Verlinde is also well aware that dark matter explains more than just the rotation curves of galaxies. In the end, his work also has to show an identical contribution to the cosmic microwave background, galaxy clusters, and more. Although he has plans to see if cosmic microwave background contributions can be calculated, there are only so many hours in the day.

Finally, there is the issue of interpretation. Verlinde talks of empty space as if it were matter. And matter comes with properties like compressibility and elasticity, which are not so familiar to theorists. My impression from the paper and my discussion with him is that these are not analogies, and this interpretation makes theorists uncomfortable. But Hossenfelder says it’s not a serious issue. “It’s a communication problem,” she told Ars. “People who work in astrophysics, cosmology, and even particle physics, they don’t know anything about elastic media and this kind of stuff. I had to look this up… but I kind of figured it out. I was also happy that, in the end, I could ignore it.”

Hossenfelder is quite confident that Verlinde’s work will receive more attention in the coming year. That’s likely; Verlinde and  Hossenfelder both have recent papers, and we’ve seen the first attempts to fit data to the model. All of that is likely to generate serious interest.

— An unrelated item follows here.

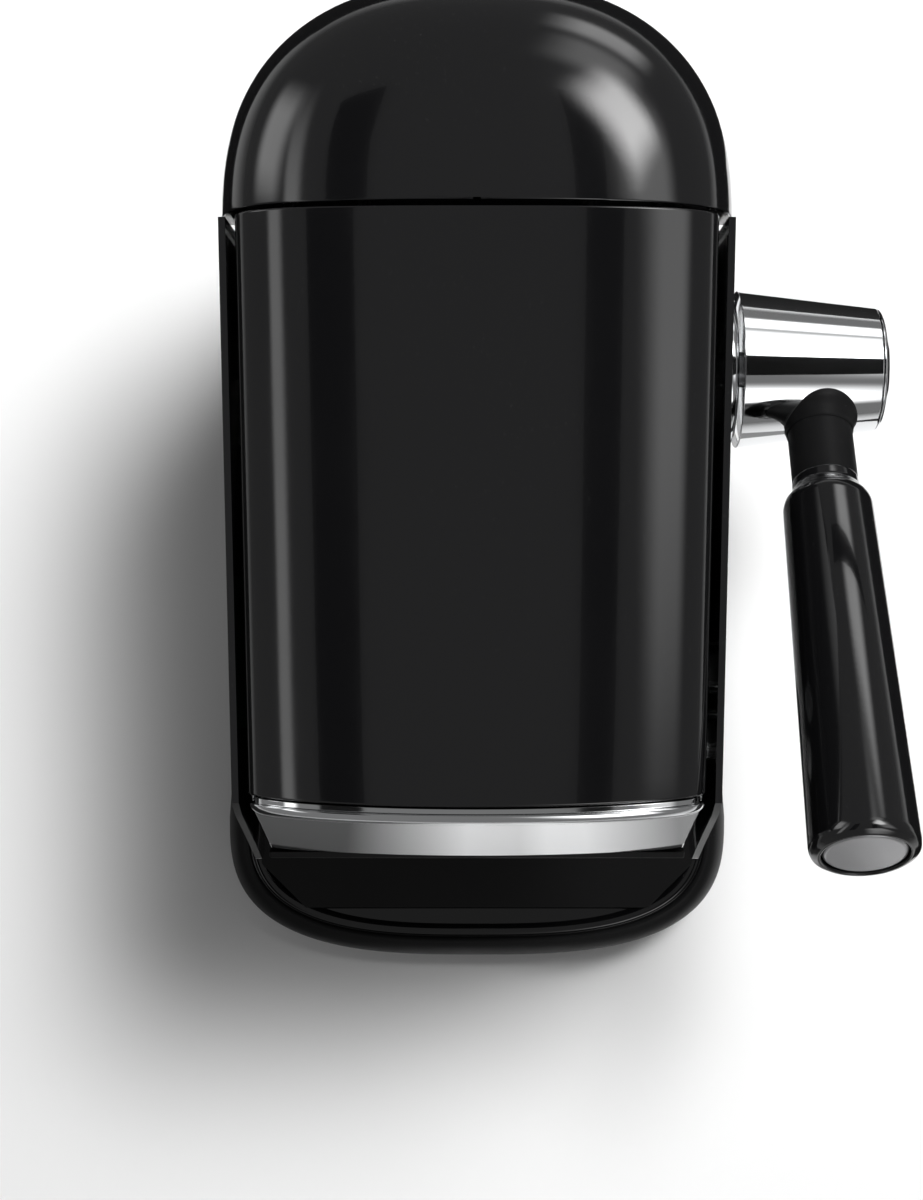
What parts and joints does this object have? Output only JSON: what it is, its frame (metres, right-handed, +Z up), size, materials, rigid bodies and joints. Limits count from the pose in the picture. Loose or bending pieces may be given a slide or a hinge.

Verlinde’s work should not be interpreted in a vacuum. He has not come up with ideas about gravity and quantum mechanics from nowhere. Most of his work has been to make connections between seemingly disparate ideas, and we’re not fully sure of the consequences yet. At the moment, neither Verlinde nor anyone else can say whether gravity as a consequence of entropy will explain dark matter, or if it will even explain anything at all. To do that, two things have to happen: his equations need to be more carefully connected to pre-existing ideas, and the equations need to be solved under more realistic scenarios so that a wider range of comparisons with observational data can be made.

Regardless of how that turns out, new ideas are the fuel that drive the mills of science. So no matter how you view him, Verlinde has certainly contributed.